Input records
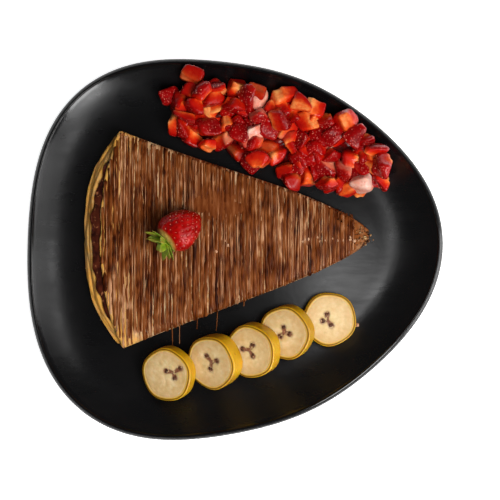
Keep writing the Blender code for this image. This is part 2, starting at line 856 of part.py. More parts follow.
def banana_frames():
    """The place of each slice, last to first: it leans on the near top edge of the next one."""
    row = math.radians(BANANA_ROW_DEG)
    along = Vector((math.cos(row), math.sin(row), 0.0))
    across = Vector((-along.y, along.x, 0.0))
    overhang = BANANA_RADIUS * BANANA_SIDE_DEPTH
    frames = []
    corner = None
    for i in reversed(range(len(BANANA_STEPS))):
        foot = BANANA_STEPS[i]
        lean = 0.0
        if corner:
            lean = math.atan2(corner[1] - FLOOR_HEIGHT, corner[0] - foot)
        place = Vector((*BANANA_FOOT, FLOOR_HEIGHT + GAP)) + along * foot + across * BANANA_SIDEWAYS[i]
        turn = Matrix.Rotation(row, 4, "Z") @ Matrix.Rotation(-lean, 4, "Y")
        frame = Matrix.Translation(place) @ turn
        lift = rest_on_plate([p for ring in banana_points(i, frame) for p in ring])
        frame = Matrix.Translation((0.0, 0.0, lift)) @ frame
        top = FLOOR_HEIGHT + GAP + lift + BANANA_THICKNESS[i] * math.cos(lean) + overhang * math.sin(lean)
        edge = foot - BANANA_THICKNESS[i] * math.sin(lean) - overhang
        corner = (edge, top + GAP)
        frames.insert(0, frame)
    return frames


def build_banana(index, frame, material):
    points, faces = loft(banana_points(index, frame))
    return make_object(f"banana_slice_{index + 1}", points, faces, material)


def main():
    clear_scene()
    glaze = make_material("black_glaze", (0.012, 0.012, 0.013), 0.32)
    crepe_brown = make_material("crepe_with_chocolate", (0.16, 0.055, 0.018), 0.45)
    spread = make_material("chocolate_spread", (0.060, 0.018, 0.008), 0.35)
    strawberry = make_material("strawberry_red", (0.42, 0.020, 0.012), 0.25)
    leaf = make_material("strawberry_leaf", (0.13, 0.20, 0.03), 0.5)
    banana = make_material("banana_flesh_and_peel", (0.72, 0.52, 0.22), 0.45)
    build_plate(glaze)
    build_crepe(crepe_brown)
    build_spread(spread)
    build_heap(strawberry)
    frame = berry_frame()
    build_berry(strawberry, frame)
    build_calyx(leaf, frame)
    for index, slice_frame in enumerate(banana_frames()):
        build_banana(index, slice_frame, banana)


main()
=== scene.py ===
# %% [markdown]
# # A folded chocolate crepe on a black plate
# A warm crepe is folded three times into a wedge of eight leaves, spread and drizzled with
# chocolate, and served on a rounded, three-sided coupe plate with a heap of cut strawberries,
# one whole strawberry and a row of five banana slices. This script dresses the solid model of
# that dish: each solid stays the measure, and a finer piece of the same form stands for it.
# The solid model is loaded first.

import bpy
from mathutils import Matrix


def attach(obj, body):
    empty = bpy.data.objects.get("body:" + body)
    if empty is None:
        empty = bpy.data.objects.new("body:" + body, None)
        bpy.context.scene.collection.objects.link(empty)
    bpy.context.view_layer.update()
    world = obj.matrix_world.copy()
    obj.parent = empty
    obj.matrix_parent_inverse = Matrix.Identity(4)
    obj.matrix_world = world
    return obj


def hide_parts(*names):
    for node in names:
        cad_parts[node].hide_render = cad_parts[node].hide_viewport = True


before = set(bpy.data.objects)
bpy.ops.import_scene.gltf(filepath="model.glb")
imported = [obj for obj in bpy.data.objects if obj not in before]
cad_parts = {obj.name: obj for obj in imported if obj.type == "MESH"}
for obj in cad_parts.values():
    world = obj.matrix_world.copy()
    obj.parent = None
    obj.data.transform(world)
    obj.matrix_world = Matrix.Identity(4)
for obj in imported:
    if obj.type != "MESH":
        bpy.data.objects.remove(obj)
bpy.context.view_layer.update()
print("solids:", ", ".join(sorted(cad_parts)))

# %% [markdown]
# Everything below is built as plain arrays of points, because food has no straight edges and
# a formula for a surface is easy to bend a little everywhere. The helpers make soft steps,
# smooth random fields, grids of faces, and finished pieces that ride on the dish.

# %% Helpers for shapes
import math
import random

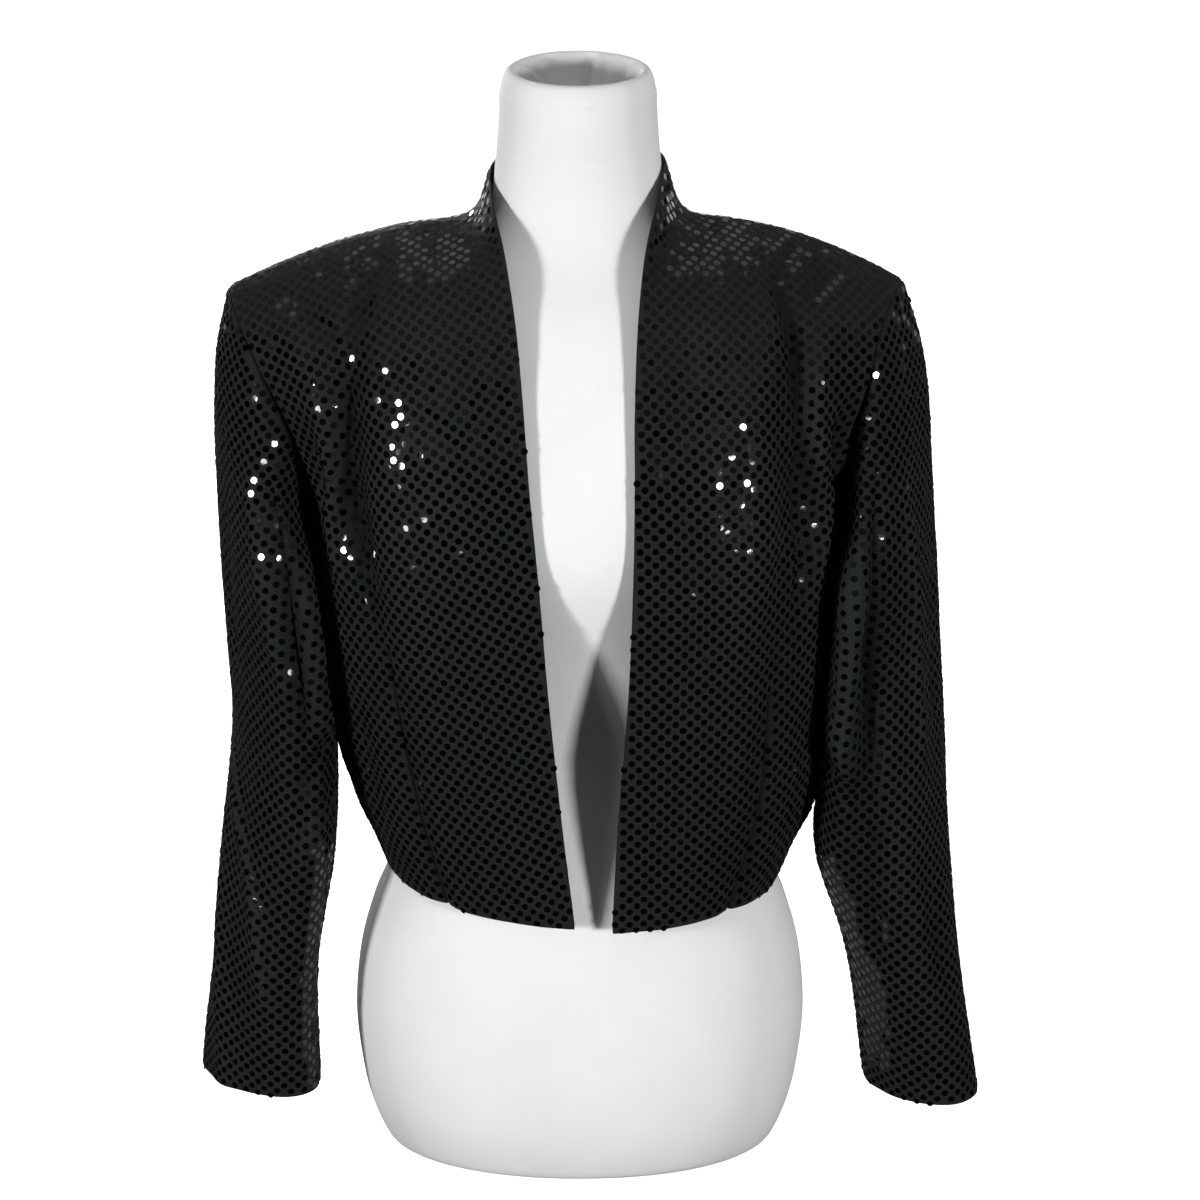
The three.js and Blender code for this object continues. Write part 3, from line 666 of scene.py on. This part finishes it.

Your task
Print every entry exactly as written.

Final result
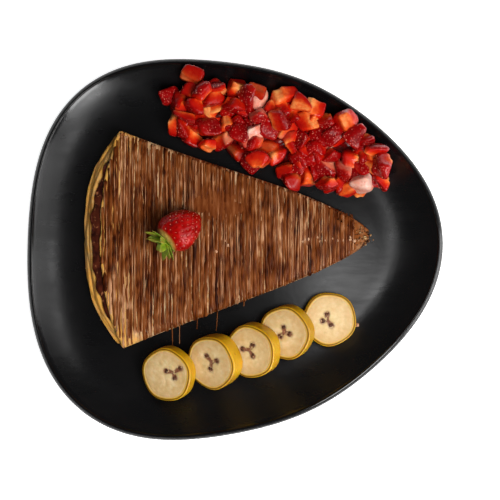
Keep writing the Blender code for this image. This is part 2, starting at line 856 of part.py. More parts follow.
def banana_frames():
    """The place of each slice, last to first: it leans on the near top edge of the next one."""
    row = math.radians(BANANA_ROW_DEG)
    along = Vector((math.cos(row), math.sin(row), 0.0))
    across = Vector((-along.y, along.x, 0.0))
    overhang = BANANA_RADIUS * BANANA_SIDE_DEPTH
    frames = []
    corner = None
    for i in reversed(range(len(BANANA_STEPS))):
        foot = BANANA_STEPS[i]
        lean = 0.0
        if corner:
            lean = math.atan2(corner[1] - FLOOR_HEIGHT, corner[0] - foot)
        place = Vector((*BANANA_FOOT, FLOOR_HEIGHT + GAP)) + along * foot + across * BANANA_SIDEWAYS[i]
        turn = Matrix.Rotation(row, 4, "Z") @ Matrix.Rotation(-lean, 4, "Y")
        frame = Matrix.Translation(place) @ turn
        lift = rest_on_plate([p for ring in banana_points(i, frame) for p in ring])
        frame = Matrix.Translation((0.0, 0.0, lift)) @ frame
        top = FLOOR_HEIGHT + GAP + lift + BANANA_THICKNESS[i] * math.cos(lean) + overhang * math.sin(lean)
        edge = foot - BANANA_THICKNESS[i] * math.sin(lean) - overhang
        corner = (edge, top + GAP)
        frames.insert(0, frame)
    return frames


def build_banana(index, frame, material):
    points, faces = loft(banana_points(index, frame))
    return make_object(f"banana_slice_{index + 1}", points, faces, material)


def main():
    clear_scene()
    glaze = make_material("black_glaze", (0.012, 0.012, 0.013), 0.32)
    crepe_brown = make_material("crepe_with_chocolate", (0.16, 0.055, 0.018), 0.45)
    spread = make_material("chocolate_spread", (0.060, 0.018, 0.008), 0.35)
    strawberry = make_material("strawberry_red", (0.42, 0.020, 0.012), 0.25)
    leaf = make_material("strawberry_leaf", (0.13, 0.20, 0.03), 0.5)
    banana = make_material("banana_flesh_and_peel", (0.72, 0.52, 0.22), 0.45)
    build_plate(glaze)
    build_crepe(crepe_brown)
    build_spread(spread)
    build_heap(strawberry)
    frame = berry_frame()
    build_berry(strawberry, frame)
    build_calyx(leaf, frame)
    for index, slice_frame in enumerate(banana_frames()):
        build_banana(index, slice_frame, banana)


main()
=== scene.py ===
# %% [markdown]
# # A folded chocolate crepe on a black plate
# A warm crepe is folded three times into a wedge of eight leaves, spread and drizzled with
# chocolate, and served on a rounded, three-sided coupe plate with a heap of cut strawberries,
# one whole strawberry and a row of five banana slices. This script dresses the solid model of
# that dish: each solid stays the measure, and a finer piece of the same form stands for it.
# The solid model is loaded first.

import bpy
from mathutils import Matrix


def attach(obj, body):
    empty = bpy.data.objects.get("body:" + body)
    if empty is None:
        empty = bpy.data.objects.new("body:" + body, None)
        bpy.context.scene.collection.objects.link(empty)
    bpy.context.view_layer.update()
    world = obj.matrix_world.copy()
    obj.parent = empty
    obj.matrix_parent_inverse = Matrix.Identity(4)
    obj.matrix_world = world
    return obj


def hide_parts(*names):
    for node in names:
        cad_parts[node].hide_render = cad_parts[node].hide_viewport = True


before = set(bpy.data.objects)
bpy.ops.import_scene.gltf(filepath="model.glb")
imported = [obj for obj in bpy.data.objects if obj not in before]
cad_parts = {obj.name: obj for obj in imported if obj.type == "MESH"}
for obj in cad_parts.values():
    world = obj.matrix_world.copy()
    obj.parent = None
    obj.data.transform(world)
    obj.matrix_world = Matrix.Identity(4)
for obj in imported:
    if obj.type != "MESH":
        bpy.data.objects.remove(obj)
bpy.context.view_layer.update()
print("solids:", ", ".join(sorted(cad_parts)))

# %% [markdown]
# Everything below is built as plain arrays of points, because food has no straight edges and
# a formula for a surface is easy to bend a little everywhere. The helpers make soft steps,
# smooth random fields, grids of faces, and finished pieces that ride on the dish.

# %% Helpers for shapes
import math
import random

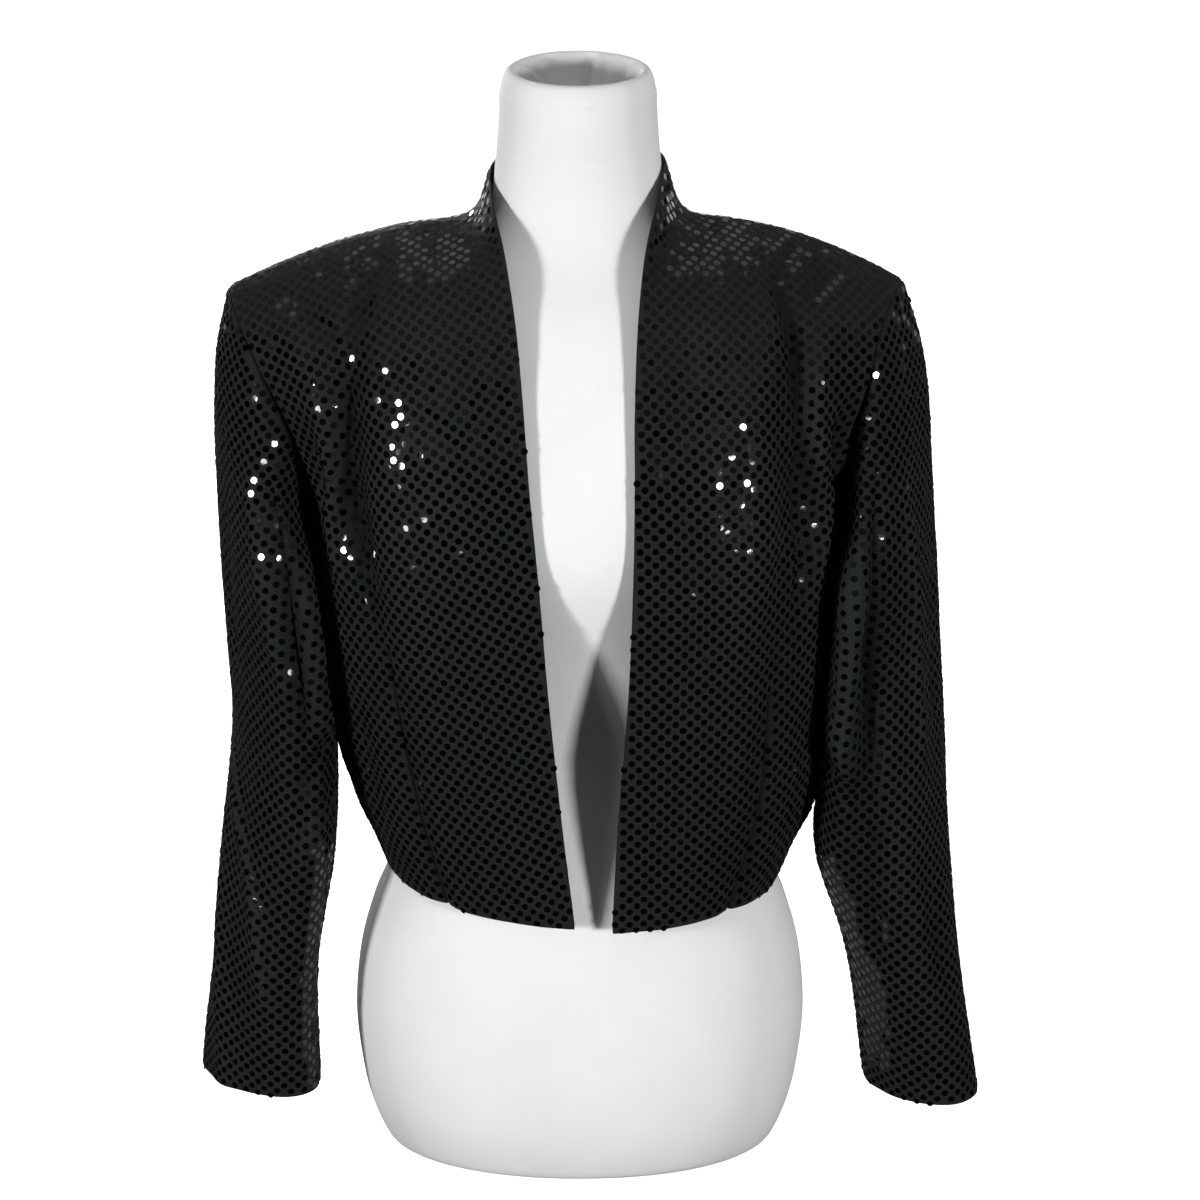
The three.js and Blender code for this object continues. Write part 3, from line 666 of scene.py on. This part finishes it.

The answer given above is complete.